- One of artwork variants

Single by McFly

from the album Motion in the Ocean
- Released: 23 October 2006
- Length: 3:29
- Label: Island; Universal;
- Songwriters: Tom Fletcher; Danny Jones; Dougie Poynter; Harry Judd; Jason Perry; Julian Emery; Daniel P. Carter;
- Producers: Julian Emery; Jason Perry;

McFly singles chronology
| "Don't Stop Me Now" / "Please, Please" (2006) | "Star Girl" (2006) | "Sorry's Not Good Enough" / "Friday Night" (2006) |

= Star Girl (song) =

2006 single by McFly

"Star Girl" is the second single from English pop rock band McFly's third studio album, Motion in the Ocean (2006). Released in the UK on 23 October 2006, the song was the band's sixth number-one single in the UK, staying in the top 20 for two weeks. In 2009, the song was played in space to wake up the astronauts on the space station, with thanks to a successful Twitter campaign started by band member Tom Fletcher, asking NASA to play the song in space.

==Background==
"Star Girl" was written by McFly, Jason Perry, Julian Emery and Daniel P. Carter. The single features a live recording of "Silence is a Scary Sound" from the Wonderland Tour 2005 DVD. "Silence is a Scary Sound" was written by McFly bassist Dougie Poynter when he was 14 years old. The single also includes the first track from the Motion in the Ocean album, "We Are the Young". The song was inspired by a dream Tom Fletcher had about falling in love with an alien woman. The song was originally called "Good Night", but the band felt the lyrics didn't fit. Tom had a dream about writing a massive, Westlife style song written about falling in love with an alien woman so he decided to replace the "Good Night" lyrics with the new lyrics, hoping it would be a bigger success than the song he wrote in his dream.
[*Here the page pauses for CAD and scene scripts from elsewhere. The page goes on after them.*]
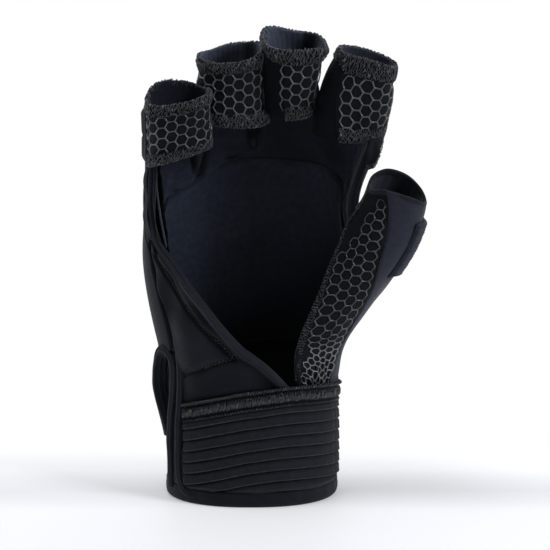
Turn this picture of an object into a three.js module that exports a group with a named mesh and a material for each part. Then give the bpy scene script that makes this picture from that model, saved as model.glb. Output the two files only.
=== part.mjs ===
// A right-hand field hockey glove with an open palm and half-length fingers,
// standing on its wrist cuff with the palm side towards -Y. Millimetres, +Z up.
// The origin is on the floor under the centre of the glove's bounding box.
//
// The hand is one oval tube that changes size with height: the padded back, the
// heel panel and the wrist cuff are patches of it. Each finger and the thumb is
// a tube of its own. Every patch is a wall with an outer and an inner face.
import * as THREE from "three";

// Driving sizes
const CENTRE = { x: 3.98, y: 0.2 }; // middle of the bounding box in the drawing frame
const GAP = 0.4; // clearance between neighbouring pieces
const BOXINESS = 2.3; // exponent of the hand's oval: 2 is an ellipse
const FINGER_BOXINESS = 2.5;
const SHELL_WALL = 4.2; // foam-backed neoprene of the back
const HEEL_WALL = 2.4;
const HEM = { width: 8, extra: 1.0 }; // folded edge of the heel panel
const RIM = { height: 7.2, wall: 3.4 }; // binding round the bottom of the cuff
const RIBS = { count: 6, relief: 1.2, wall: 1.6 };
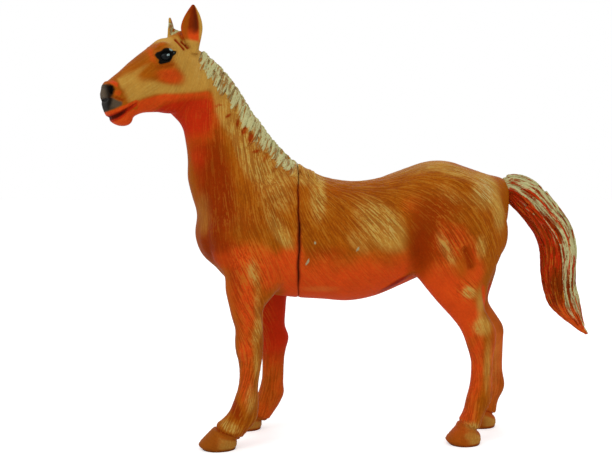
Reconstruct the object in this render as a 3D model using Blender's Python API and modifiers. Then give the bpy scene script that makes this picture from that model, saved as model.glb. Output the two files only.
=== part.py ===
"""A moulded toy horse, standing square and looking to its left, as three solid plastic mouldings.

The front moulding carries the head, neck, mane and forelegs. The rear moulding carries the barrel,
the quarters and the hind legs. They meet at an upright joint behind the shoulder and are held by an
oval peg in a socket. The tail is a third moulding, plugged into the rump.

Shapes are lofted through named stations and blended into one skin, as a sculptor joins clay.
Tables are in millimetres: X runs from nose to tail, Y to the horse's right, Z up.
"""

import math

import bmesh
import bpy
from mathutils import Matrix, Vector

MM = 0.001

# Driving dimensions, in millimetres
FLOOR_CENTRE = (15.15, -1.5, 0.0)  # the middle of the figure's footprint in the tables' frame
JOINT_X = -2.9  # the upright joint between the front and rear mouldings
GAP = 0.3  # clearance between mouldings that touch
PEG_REACH = 7.0  # how far the oval peg enters the front moulding
PEG_HALF = (7.0, 9.5)  # the peg's half width and half height
PEG_MIDDLE = 66.0  # height of the peg's centre above the floor
TAIL_PEG_RADIUS = 1.7
TAIL_PEG_REACH = 6.0
TAIL_SEAT = (62.8, 0.0, 80.6)  # where the tail's root is seated in the rump
TAIL_ANGLE = math.radians(-12)  # slope of the tail's peg below the horizontal, towards the tail
HEAD_PIVOT = (-34.0, -3.0)  # the point on the neck about which the head is turned
HEAD_TURN = math.radians(27)  # the head looks this far towards the horse's left
VOXEL = 0.8  # grain of the blended skin before it is thinned
FRONT_SHARE = 0.104  # share of the front skin's triangles that thinning keeps
REAR_SHARE = 0.091
SOCKET_MOUTH = 2.0  # how far the sockets' cutters stand out of the faces they cut
PEG_ROOT = 3.0  # how far the peg is sunk into the moulding that carries it
TAIL_PEG_ROOT = 5.0
PEG_LEAD = ((1.2, 1.0), (0.4, 0.94), (0.0, 0.84))  # the peg's nose: distance from its tip, scale
TRIM_LOW = (-60.0, -40.0, -20.0)  # a box around the whole figure, for the cuts made with boxes
TRIM_HIGH = (110.0, 40.0, 150.0)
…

On 2 June 2008 McFly made a surprise guest appearance at the Jonas Brothers' concert at Wembley Arena, where they performed "Star Girl" along with the Jonas Brothers. Beginning in early 2010, Star Girl was played every Friday morning on The Chris Moyles Show on BBC Radio 1 in a feature called "McFlyday". On the final Chris Moyles Show broadcast 14 September 2012 the band re-recorded the track with altered lyrics relating to Chris Moyles and BBC Radio 1.

==Chart performance==
The song debuted at number one on the UK Singles Chart. Although debuting at number one, the single dropped to number nine the following week and spent just six weeks in the top 75.

==Music video==
The video featured home footage of the band at Danny's house in Bolton as well as a performance scene filmed in South London in front of a live, fan-based audience. The home footage featured the boys sending Dougie Poynter into "space" and testing out a variety of Don't-Try-These-At-Home type stunts, Later in that video Dougie is in a spaceship eating a floating on air malteaser.

==Track listings==
UK CD1
1. "Star Girl"
2. "We Are the Young"

UK CD2
1. "Star Girl" – 3:29
2. "Silence Is a Scary Sound" (live from the Manchester MEN)
3. "Transylvania"
4. "Star Girl" (U-Myx version)
5. "Silence Is a Scary Sound" (live from the Manchester MEN – video)
6. "Just My Luck DVD Trailer"

UK DVD single
1. "Star Girl"
2. "Star Girl" (video)
3. "Behind the Scenes Footage" (from the 'Just My Luck' Set)
4. "Harry's Scene in 'Just My Luck'"

==Charts==

===Weekly charts===

| Chart (2006) | Peak position |
|---|---|
| Europe (Eurochart Hot 100) | 7 |
| Ireland (IRMA) | 14 |
| Scotland Singles (OCC) | 1 |
| UK Singles (OCC) | 1 |
| UK Airplay (Music Week) | 31 |

| Chart (2010) | Peak position |
|---|---|
| South Korea (GAON) | 171 |

===Year-end charts===

| Chart (2006) | Position |
|---|---|
| UK Singles (OCC) | 88 |

==Certifications==

| Region | Certification | Certified units/sales |
| United Kingdom (BPI) | Platinum | 600,000^{‡} |
^{‡} Sales+streaming figures based on certification alone.